>> start

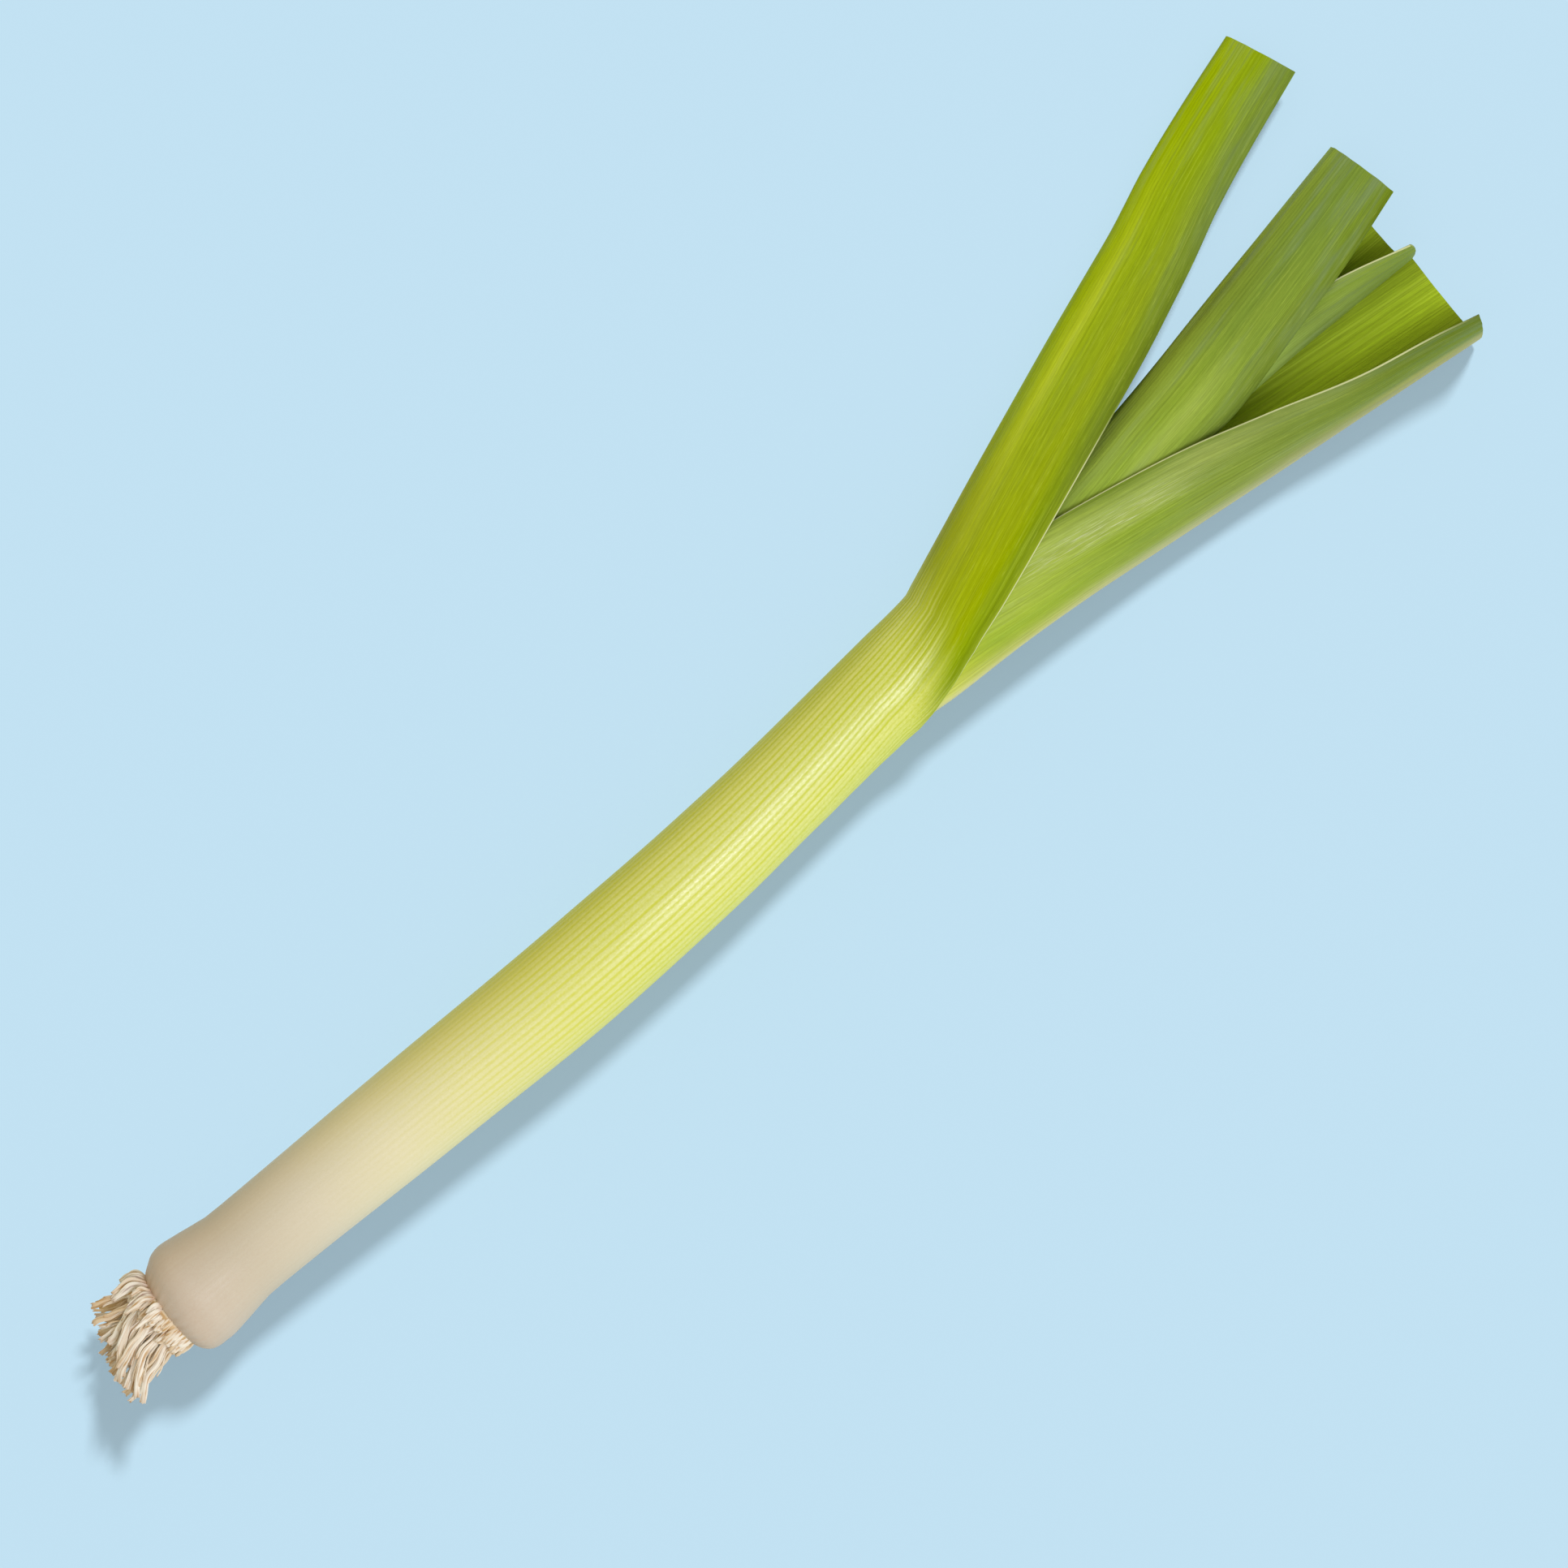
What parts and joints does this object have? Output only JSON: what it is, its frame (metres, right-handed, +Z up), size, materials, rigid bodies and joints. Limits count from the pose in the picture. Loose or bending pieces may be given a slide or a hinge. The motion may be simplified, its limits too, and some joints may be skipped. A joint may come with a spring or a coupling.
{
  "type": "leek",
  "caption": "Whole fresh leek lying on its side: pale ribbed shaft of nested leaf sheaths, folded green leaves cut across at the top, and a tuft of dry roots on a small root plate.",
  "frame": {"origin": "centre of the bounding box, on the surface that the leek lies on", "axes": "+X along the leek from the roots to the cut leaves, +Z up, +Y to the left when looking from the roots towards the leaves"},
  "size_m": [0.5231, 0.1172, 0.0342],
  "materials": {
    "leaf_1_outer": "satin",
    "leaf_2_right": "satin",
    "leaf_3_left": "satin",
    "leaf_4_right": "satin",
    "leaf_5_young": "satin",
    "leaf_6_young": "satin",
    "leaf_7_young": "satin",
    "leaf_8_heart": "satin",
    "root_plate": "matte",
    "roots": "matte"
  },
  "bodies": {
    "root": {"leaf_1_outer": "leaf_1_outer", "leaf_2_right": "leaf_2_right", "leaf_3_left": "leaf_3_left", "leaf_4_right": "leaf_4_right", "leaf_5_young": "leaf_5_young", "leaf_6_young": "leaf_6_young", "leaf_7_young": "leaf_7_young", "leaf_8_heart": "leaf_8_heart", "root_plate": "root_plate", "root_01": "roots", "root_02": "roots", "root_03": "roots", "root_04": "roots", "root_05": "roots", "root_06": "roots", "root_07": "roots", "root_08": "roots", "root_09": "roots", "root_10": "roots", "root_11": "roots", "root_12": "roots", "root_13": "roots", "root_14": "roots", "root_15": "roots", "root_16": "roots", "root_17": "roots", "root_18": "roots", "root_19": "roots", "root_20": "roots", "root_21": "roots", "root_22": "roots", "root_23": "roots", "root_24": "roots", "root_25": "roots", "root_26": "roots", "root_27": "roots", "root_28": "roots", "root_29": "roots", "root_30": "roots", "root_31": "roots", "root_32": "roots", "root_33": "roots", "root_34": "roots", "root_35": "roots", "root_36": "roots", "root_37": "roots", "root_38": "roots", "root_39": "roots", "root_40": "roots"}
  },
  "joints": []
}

>> end

Work to be completed →
Where a line in the material contains "joints", copy that line.

Expected answer →
What parts and joints does this object have? Output only JSON: what it is, its frame (metres, right-handed, +Z up), size, materials, rigid bodies and joints. Limits count from the pose in the picture. Loose or bending pieces may be given a slide or a hinge. The motion may be simplified, its limits too, and some joints may be skipped. A joint may come with a spring or a coupling.
  "joints": []